Reuters/Los Angeles

Actor James Garner, best known for his prime-time television roles as the wisecracking frontier gambler on Maverick and as an ex-con turned private eye on The Rockford Files, has died at age 86, Los Angeles police confirmed early yesterday.
Garner, who built a six-decade career playing ruggedly charming, good-natured anti-heroes and received the highest honour of the Screen Actors Guild in 2004, was found dead from natural causes on Saturday night at his Los Angeles home, according to police.
There were no further details immediately available on the circumstances of his death. Garner underwent surgery for a stroke in 2008, two years after appearing in his last big-screen role as a wealthy grandfather for a film adaptation of the best-selling book The Ultimate Gift.
An Oklahoma native, Garner entered show business in the 1950s after serving in the Korean War and first rose to fame on the TV western Maverick, a sardonic alternative to the more serious frontier shows then popular on American prime time.
He was Bret Maverick, a cardsharp and ladies man who got by on his wits instead of a six-gun and would just as soon duck a fight as face a showdown. Co-star Jack Kelly played his more straight-laced brother, Bart.

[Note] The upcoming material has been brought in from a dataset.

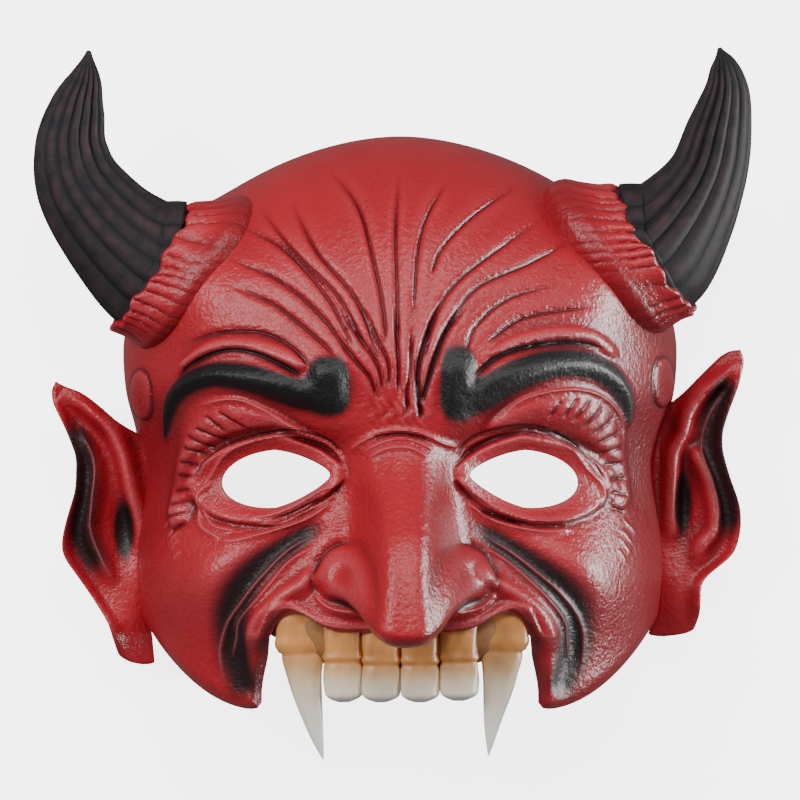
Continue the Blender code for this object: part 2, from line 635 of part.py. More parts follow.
def triangles_of(thing):
    """How many triangles the object has as it stands."""
    evaluated = thing.evaluated_get(bpy.context.evaluated_depsgraph_get())
    mesh = evaluated.to_mesh()
    mesh.calc_loop_triangles()
    count = len(mesh.loop_triangles)
    corners = np.array([v.co for v in mesh.vertices])
    evaluated.to_mesh_clear()
    return count, corners.min(axis=0), corners.max(axis=0)


def make_material():
    """Satin red paint on self-skinned foam."""
    material = bpy.data.materials.new("devil_red")
    material.use_nodes = True
    shader = material.node_tree.nodes["Principled BSDF"]
    shader.inputs["Base Color"].default_value = RED
    shader.inputs["Roughness"].default_value = 0.38
    shader.inputs["Metallic"].default_value = 0.0
    return material


def build():
    """Builds the mask."""
    for thing in list(bpy.data.objects):
        bpy.data.objects.remove(thing, do_unlink=True)
    mask = make_skin_solid("mask", skin_grid(150, inner=False), 0, make_material())
    for sign, place in ((-1, (-88.9, 50.2)), (1, (91.2, 56.2))):
        root = to_metres(np.array(place[0]), np.array(place[1]), np.array(0.0)) + (0, 0, HORN_ROOT_HEIGHT)
        horn, cuff = make_horn(sign, root)
        join(mask, cuff, "UNION")
        join(mask, horn, "UNION")
    tall = FACE_DEPTH + NOSE_REACH + 40 * MM
    join(mask, make_prism("mouth_cutter", mouth_outline(), -10 * MM, tall), "DIFFERENCE")
    join(mask, make_ear(-1, 8.5), "UNION")
    join(mask, make_ear(1, 20), "UNION")
    hollow = skin_grid(76, inner=True)
    below = hollow[:1] - (0, 10 * MM, 0)
    hollow = np.concatenate([below, hollow])
    join(mask, hide(make_skin_solid("hollow", hollow, 10 * MM)), "DIFFERENCE")
    for sign in (-1, 1):
        side = "right" if sign > 0 else "left"
        join(mask, make_prism("eye_cutter_" + side, eye_outline(sign), -10 * MM, tall), "DIFFERENCE")
    join(mask, make_gum(), "UNION")
    for k in range(4):
        place = (k - 1.5) * (TOOTH_WIDTH / MM + 0.35)
        join(mask, make_tooth("tooth_%d" % (k + 1), place, TOOTH_WIDTH, TOOTH_LENGTH, 0.0, 0), "UNION")
    for sign, lean in ((-1, 0.14), (1, 0.09)):
        side = "right" if sign > 0 else "left"
        join(mask, make_tooth("fang_" + side, sign * 35.8, FANG_WIDTH, FANG_LENGTH, -sign * lean, 1), "UNION")
    count, low, high = triangles_of(mask)
    thin = mask.modifiers.new("fewer_triangles", "DECIMATE")
    thin.ratio = min(1.0, TRIANGLES_KEPT / count)
    thin.use_collapse_triangulate = True
    centre = (low + high) / 2
    move = Matrix.Translation(Vector((-centre[0], -centre[1], 0)))
    for thing in bpy.data.objects:
        thing.data.transform(move)
    mask.data.shade_smooth()


build()
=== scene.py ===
import bmesh
import bpy
import numpy as np
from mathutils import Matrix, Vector


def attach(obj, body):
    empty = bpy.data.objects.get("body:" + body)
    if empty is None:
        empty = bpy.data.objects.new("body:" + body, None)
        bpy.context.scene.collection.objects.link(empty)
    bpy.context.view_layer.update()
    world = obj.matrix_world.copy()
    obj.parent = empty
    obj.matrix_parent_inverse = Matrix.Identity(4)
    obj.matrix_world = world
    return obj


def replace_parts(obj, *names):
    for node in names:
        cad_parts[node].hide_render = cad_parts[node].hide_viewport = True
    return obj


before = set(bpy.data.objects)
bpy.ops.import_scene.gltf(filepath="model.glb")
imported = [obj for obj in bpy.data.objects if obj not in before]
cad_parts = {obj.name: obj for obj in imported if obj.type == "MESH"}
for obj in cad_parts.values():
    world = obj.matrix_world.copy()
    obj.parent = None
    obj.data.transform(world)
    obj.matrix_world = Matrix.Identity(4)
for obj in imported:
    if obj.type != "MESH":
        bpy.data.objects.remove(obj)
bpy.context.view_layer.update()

# The skin of the face: one casting of flexible foam about 3.6 mm thick, painted satin red with
# black airbrushed over the brows and into the deep folds. Its carving is laid out on a plan of
# the face whose unit is a millimetre; the eye holes, the mouth and the hollow are cut out of it.

MM = 0.001
SHIFT = np.array([2.96, -0.95, 0.0]) * MM
HALF_WIDTH, CROWN, TOP, BOTTOM, DEPTH = 103.0, 20.0, 100.0, -110.0, 86.0
WALL = 3.6
NOSE_REACH, NOSE_DROOP, NOSE_LEAN, ROOT_SWELL = 43.0, 17.0, 2.0, 7.0
EYE_LENGTH, EYE_HEIGHT, EYE_SPACING, EYE_LEVEL, EYE_SLOPE = 39.0, 20.5, 88.4, -26.2, 1.6
LIP_LEVEL, NOSE_TIP_HALF, NOTCH_LEVEL, UNDER_NOSE_TOP = -80, 17.2, -96, 88
CUT_LOW, CUT_HIGH = -10, 200
SKIN_ROWS_LOW, SKIN_ROWS_HIGH, SKIN_COLUMNS = 222, 88, 330

# Brows, left and right: middle line with half width, the square head of each with its half width
# and half height, the bulge under each head and the fold of skin over each brow
BROWS = (
    [(-26, 4.0, 5.4), (-34, 3.8, 5.3), (-40, 5.6, 5.1), (-49, 8.8, 4.9), (-57, 10.4, 4.5), (-64, 10.6, 4.2),
     (-71.5, 8.2, 3.8), (-78, 3.6, 3.1), (-82.5, -3, 2.4), (-86, -11, 1.0)],
    [(22, 3, 5.6), (28, 3.2, 5.6), (34, 7.2, 5.5), (42, 11.6, 5.3), (52, 14.6, 4.8), (64, 14.2, 4.6),
     (73, 9.6, 4.1), (79, 2, 3.0), (82.5, -6, 1.0)],
)
BROW_HEADS = ((-24.2, 6.8, 7.0, 10.2), (19.8, 7.6, 6.0, 13.0))
BROW_BULGES = ((-24, -6.5, 9, 6.5), (20.5, -6.5, 9, 6.5))
BROW_FOLDS = (
    [(-31, 12.5, 1.6), (-40, 17.6, 2.8), (-52, 20.3, 3.1), (-66, 19, 3.2), (-78, 12, 2)],
    [(30, 17, 1.4), (40, 22, 2.2), (52, 24.6, 2.8), (66, 23.5, 3), (77, 16.5, 2)],
)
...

Garner left the ABC show in 1960 in a contract dispute with producers but brought his Maverick-like alter ego to a series of films, including Thrill of It All, Move Over, Darling, The Great Escape and Support Your Local Sheriff!
Garner once said his screen persona as an easy-going guy smart enough to steer clear of a fight actually ran only so deep.
“At times it’s like me, but I used to have this temper,” he told Reuters in a 2004 interview. “I used to get in a fight in a heartbeat. But that was many years ago.”
With his wry, low-key presence, good looks and thick dark hair, Garner was hailed by some as Hollywood’s next Clark Gable or Cary Grant.